Figure 8. Medical homes:
Does your practice work with primary care physicians in a medical home recognized by insurance companies or other payors?

Figure 8. Medical homes: Does your practice work with primary care physicians in a medical home recognized by insurance companies or other payors?

Figure 9. Clinical service lines:
Is your practice based on well-established clinical service lines aligned with other specialties?

Figure 9. Clinical service lines: Is your practice based on well-established clinical service lines aligned with other specialties?

Conclusion and resources

MACRA is a bipartisan legislation developed with input from numerous stakeholders. In spite of uncertainties in Washington, DC, it is clear that pay for performance and value-based purchasing—key concepts that drive MACRA and the QPP—are here to stay.

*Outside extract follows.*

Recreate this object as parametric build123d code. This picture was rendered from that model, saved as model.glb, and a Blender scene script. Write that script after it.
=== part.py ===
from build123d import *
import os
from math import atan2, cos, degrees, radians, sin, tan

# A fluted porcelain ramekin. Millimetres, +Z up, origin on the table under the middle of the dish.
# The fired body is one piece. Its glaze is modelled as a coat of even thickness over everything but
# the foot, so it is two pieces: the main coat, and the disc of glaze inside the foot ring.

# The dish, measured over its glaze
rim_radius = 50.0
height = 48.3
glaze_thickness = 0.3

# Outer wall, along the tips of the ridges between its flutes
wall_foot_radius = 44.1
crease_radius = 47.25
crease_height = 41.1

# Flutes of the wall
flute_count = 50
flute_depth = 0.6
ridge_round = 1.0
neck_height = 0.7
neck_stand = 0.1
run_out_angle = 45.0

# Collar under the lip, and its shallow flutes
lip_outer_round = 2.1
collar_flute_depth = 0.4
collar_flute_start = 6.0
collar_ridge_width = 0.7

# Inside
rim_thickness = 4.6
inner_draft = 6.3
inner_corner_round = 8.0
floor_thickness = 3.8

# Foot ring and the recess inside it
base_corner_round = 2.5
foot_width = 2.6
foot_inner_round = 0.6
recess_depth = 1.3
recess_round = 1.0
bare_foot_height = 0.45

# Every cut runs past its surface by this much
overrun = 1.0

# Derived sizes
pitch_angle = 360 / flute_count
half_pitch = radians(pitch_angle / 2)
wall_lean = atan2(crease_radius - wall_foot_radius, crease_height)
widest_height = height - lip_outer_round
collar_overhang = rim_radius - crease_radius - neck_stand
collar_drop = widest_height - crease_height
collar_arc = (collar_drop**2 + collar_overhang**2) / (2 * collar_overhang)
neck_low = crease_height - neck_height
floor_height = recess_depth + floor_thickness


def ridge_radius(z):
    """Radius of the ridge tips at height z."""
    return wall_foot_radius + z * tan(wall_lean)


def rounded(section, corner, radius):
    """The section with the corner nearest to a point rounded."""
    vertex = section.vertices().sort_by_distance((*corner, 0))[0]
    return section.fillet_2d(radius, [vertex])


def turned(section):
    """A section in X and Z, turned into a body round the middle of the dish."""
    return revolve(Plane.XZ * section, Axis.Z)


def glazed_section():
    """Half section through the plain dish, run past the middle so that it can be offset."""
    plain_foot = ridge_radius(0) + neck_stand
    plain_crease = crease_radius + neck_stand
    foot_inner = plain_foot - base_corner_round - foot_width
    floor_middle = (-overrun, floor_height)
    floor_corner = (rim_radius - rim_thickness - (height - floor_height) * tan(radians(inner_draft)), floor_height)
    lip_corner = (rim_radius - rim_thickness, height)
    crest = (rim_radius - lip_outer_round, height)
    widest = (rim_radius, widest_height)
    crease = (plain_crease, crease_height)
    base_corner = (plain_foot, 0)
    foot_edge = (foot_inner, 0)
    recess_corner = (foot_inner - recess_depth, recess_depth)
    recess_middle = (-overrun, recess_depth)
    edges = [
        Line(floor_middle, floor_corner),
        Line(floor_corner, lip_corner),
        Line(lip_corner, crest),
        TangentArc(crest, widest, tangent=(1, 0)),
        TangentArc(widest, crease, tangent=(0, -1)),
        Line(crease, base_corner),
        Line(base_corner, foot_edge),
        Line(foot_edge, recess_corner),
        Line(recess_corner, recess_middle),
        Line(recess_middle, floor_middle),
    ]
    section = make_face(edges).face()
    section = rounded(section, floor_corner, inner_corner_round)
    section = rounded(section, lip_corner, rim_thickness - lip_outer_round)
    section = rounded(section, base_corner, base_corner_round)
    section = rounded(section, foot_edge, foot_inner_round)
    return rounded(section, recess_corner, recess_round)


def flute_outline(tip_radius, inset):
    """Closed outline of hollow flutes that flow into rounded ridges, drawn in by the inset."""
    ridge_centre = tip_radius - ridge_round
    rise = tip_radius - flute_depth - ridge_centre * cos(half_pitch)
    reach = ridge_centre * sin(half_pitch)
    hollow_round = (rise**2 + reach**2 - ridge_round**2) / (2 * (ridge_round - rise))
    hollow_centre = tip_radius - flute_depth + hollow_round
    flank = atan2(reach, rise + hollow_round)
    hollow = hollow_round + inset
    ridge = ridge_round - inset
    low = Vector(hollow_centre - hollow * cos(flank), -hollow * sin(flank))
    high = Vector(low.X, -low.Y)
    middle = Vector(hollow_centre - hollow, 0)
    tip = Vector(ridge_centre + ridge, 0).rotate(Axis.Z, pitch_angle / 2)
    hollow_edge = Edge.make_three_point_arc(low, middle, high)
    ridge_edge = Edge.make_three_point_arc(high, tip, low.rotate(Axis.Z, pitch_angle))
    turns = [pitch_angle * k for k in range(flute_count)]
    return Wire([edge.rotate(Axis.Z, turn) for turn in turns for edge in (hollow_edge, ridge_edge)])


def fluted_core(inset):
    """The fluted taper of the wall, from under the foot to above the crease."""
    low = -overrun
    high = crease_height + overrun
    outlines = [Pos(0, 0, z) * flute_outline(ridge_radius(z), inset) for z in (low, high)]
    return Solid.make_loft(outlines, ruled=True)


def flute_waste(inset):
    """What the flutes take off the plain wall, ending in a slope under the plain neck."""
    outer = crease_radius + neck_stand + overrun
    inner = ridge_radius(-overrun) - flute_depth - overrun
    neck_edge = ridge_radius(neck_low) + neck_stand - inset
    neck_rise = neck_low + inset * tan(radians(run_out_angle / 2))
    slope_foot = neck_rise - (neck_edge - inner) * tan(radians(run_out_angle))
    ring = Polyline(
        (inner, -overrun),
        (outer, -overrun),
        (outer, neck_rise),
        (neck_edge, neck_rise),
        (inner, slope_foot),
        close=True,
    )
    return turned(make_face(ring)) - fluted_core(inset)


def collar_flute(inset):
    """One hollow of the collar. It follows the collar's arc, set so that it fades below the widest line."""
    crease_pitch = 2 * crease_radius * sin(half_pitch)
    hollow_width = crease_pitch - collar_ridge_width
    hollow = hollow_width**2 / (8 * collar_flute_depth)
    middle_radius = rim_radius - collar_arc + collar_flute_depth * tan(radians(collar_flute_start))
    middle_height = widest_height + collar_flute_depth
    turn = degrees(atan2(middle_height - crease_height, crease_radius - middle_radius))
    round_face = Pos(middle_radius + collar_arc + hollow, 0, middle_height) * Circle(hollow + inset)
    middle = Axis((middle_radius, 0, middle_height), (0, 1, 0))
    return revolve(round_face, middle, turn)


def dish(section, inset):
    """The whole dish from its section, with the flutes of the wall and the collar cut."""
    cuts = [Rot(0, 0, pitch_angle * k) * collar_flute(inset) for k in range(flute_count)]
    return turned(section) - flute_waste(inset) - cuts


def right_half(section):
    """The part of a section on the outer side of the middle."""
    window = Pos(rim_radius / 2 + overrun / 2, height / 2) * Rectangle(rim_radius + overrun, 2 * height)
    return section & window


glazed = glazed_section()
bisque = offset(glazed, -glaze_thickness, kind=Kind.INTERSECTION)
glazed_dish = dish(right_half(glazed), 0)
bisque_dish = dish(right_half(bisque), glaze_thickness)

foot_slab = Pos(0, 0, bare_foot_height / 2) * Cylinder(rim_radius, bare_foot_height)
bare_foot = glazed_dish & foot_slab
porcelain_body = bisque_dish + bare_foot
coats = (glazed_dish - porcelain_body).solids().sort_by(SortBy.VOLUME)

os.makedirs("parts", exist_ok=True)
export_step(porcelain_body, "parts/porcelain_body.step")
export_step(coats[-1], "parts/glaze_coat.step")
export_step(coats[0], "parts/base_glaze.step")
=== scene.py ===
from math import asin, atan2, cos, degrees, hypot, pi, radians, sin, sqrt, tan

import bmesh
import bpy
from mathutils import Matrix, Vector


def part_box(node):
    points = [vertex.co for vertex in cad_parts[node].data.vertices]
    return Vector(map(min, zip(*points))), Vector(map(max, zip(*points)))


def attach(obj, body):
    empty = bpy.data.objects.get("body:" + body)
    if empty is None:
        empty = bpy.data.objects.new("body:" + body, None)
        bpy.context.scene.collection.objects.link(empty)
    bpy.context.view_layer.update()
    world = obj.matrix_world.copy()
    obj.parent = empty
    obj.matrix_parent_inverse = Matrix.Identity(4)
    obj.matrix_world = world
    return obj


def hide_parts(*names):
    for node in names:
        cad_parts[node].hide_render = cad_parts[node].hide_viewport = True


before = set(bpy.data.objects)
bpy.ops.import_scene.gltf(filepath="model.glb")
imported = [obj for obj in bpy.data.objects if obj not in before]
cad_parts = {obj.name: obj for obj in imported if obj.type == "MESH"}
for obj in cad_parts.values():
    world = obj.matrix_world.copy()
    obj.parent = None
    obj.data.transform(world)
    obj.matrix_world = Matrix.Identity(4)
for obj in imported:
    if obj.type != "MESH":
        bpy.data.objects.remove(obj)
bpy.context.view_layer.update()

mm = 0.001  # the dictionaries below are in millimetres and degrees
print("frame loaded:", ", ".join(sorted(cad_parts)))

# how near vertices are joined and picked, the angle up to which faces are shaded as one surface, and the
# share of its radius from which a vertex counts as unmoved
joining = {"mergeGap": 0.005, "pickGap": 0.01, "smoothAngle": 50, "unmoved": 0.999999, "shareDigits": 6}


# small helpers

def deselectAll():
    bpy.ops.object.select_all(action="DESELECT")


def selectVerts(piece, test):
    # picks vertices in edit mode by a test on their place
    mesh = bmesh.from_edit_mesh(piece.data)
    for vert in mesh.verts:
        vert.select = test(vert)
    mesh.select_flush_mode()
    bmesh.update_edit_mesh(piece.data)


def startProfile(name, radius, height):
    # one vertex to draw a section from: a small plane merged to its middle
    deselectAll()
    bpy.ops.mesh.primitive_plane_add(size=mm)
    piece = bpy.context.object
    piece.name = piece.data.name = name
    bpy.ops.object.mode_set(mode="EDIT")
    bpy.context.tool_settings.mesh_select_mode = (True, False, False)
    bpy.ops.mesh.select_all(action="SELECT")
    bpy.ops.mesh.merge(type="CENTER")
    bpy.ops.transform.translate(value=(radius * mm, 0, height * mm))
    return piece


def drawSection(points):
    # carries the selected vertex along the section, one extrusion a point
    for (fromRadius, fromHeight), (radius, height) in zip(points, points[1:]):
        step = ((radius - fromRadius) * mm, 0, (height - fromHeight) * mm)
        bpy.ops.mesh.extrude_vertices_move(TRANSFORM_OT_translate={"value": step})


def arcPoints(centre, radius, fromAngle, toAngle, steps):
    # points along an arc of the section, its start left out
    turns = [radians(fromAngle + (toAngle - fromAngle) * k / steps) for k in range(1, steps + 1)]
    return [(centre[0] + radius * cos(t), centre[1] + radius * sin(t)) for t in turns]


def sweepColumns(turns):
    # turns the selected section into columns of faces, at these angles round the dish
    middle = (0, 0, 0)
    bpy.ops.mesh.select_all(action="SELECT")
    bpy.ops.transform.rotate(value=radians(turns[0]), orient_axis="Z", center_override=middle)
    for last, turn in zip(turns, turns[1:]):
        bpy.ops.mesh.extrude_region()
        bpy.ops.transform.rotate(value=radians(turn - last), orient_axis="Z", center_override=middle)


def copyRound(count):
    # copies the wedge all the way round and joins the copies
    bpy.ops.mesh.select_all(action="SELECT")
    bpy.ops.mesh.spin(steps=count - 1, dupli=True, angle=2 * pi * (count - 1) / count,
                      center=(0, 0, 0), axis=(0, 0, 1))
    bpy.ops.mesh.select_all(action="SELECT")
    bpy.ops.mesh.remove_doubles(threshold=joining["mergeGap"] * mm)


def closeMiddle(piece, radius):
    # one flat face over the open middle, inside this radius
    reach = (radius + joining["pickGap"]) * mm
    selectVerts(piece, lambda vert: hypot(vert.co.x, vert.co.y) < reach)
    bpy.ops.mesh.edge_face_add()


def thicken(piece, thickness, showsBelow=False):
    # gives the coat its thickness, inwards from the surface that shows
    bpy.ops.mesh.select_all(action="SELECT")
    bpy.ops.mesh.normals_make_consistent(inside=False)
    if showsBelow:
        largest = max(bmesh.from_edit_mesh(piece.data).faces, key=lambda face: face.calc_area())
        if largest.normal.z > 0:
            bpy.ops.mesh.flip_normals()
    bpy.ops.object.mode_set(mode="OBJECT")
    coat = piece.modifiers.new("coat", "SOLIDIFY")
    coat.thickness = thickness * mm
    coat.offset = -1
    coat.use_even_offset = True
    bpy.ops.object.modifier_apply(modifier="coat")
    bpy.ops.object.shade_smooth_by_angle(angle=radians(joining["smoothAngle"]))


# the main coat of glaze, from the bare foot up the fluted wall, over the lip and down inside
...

The Governor’s survey revealed that many surgeons are exposed to value metrics and are interested in taking steps to improve quality of care and their performance. However, many Governors are unfamiliar with how MACRA and the QPP define achieving these goals and the steps they will need to take to qualify for positive payment adjustments in the future.

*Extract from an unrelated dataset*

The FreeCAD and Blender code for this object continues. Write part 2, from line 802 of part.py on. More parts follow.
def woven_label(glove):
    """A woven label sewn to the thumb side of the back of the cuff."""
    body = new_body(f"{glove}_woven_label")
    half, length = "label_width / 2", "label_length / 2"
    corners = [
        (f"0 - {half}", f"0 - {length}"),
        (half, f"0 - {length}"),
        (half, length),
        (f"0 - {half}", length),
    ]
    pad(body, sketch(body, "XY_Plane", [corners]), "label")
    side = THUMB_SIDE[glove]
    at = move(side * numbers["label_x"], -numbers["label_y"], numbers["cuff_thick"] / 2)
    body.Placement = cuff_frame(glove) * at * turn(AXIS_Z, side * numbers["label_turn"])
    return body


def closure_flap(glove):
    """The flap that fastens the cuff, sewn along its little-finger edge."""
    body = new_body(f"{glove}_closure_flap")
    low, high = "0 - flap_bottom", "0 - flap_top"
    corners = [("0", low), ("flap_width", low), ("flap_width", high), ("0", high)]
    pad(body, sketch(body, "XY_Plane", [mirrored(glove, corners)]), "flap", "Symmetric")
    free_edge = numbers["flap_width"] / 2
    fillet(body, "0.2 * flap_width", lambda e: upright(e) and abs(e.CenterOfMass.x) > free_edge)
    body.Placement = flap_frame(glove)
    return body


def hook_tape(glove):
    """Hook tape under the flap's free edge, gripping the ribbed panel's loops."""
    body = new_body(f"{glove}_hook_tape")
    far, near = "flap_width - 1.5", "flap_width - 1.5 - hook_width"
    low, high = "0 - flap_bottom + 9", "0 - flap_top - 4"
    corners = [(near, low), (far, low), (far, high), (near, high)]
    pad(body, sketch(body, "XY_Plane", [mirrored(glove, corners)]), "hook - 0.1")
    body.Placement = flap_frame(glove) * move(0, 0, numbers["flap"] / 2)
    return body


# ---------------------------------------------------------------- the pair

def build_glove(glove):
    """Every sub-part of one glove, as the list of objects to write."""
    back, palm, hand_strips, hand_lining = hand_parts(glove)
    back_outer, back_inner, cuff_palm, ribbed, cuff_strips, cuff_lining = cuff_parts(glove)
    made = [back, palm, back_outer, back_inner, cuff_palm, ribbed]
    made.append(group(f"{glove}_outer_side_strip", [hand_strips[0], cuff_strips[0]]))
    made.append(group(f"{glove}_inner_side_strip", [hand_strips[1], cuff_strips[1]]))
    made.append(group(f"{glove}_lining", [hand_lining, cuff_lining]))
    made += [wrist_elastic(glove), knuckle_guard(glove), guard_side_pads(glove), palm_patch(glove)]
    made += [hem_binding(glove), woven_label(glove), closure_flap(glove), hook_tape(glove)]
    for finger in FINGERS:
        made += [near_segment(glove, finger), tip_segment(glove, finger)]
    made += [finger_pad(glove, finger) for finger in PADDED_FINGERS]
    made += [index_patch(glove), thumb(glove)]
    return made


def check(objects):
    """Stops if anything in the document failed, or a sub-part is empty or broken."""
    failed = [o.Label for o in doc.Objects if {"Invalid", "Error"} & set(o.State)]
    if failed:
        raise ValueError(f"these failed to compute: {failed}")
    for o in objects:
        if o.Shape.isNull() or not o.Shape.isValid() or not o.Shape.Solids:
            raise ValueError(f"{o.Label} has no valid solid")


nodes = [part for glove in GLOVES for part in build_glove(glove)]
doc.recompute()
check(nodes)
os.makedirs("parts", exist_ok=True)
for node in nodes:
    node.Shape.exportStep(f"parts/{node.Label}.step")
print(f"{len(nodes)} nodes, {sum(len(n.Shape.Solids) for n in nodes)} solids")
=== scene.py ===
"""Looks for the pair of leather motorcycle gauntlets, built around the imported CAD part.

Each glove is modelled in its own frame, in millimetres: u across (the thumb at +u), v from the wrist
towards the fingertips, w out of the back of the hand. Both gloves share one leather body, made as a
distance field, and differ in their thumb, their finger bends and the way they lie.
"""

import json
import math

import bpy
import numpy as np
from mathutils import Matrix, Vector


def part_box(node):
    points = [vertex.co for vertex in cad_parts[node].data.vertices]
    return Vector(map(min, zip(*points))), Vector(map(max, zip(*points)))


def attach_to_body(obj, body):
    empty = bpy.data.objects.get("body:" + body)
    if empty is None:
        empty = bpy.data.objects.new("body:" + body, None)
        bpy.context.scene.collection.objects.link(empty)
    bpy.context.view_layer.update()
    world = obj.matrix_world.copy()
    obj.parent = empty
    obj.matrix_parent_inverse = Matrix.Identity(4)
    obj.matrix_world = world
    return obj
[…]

As surgeons, we are trained to evaluate and adapt. Like other health care professionals, surgeons adopt new processes and procedures at different rates. The key is to avoid being in the “late adopter” group. Just as it took a while for many surgeons and other physicians to adjust to PQRS requirements, taking on the challenge of implementing MACRA will require effort and time. Fortunately, CMS is implementing the QPP incrementally through a series of steps or phases to acclimate physicians and their organizations to the new system over time. For example, the MIPS requirements for 2017, which will affect payment in 2019, are not very rigorous.* The good news for ACS Fellows is that the College offers numerous resources to help surgeons of varying levels of expertise with quality measurement to succeed under the QPP.

The ACS leadership and the Division of Advocacy and Health Policy have taken proactive steps to educate Fellows on compliance with MACRA. The ACS has created a QPP Resource Center. This resource comprises informational videos about QPP, which provide basic information about the program, options for participation, and other information available to members of the organization. Over time, the College will be adding tools to help surgeons maximize their success and minimize stress as QPP is phased in. Visit the Resource Center often to check for updates.

In addition to the ACS, other available resources include a Medscape web page, which contains multiple-part online sessions concerning MACRA and its options. This resource is free.

CMS also is posting information concerning MACRA on its website. This resource goes into great depth. Links take the reader to all of the options with their specific components. Traversing the CMS website does take some time and the additional links may appear endless. However, as a resource, the CMS site is complete.

Of course, along with these free resources, consultants are available to instruct you and your organization about MACRA for a fee. How involved surgeons want to get depends on their interest in the different options. If you are a member of a large surgical group or multispecialty group or hospital system, a dedicated team with information technology support should be considered.

How ready are surgeons for MACRA? The results of the Governor’s survey show we have work to do. As surgeons, we are programmed to adjust. Striving to provide quality care is ingrained in us. The hard part of change is just getting started. Fortunately, the College is in our corner and ready to help. Start or continue your MACRA journey using the ACS resources that are just a few clicks away.


*Coffron MR and Bailey PV. QPP in 2017: Navigating the transition year. Bull Am Coll Surg. 2017;102(4):22-28.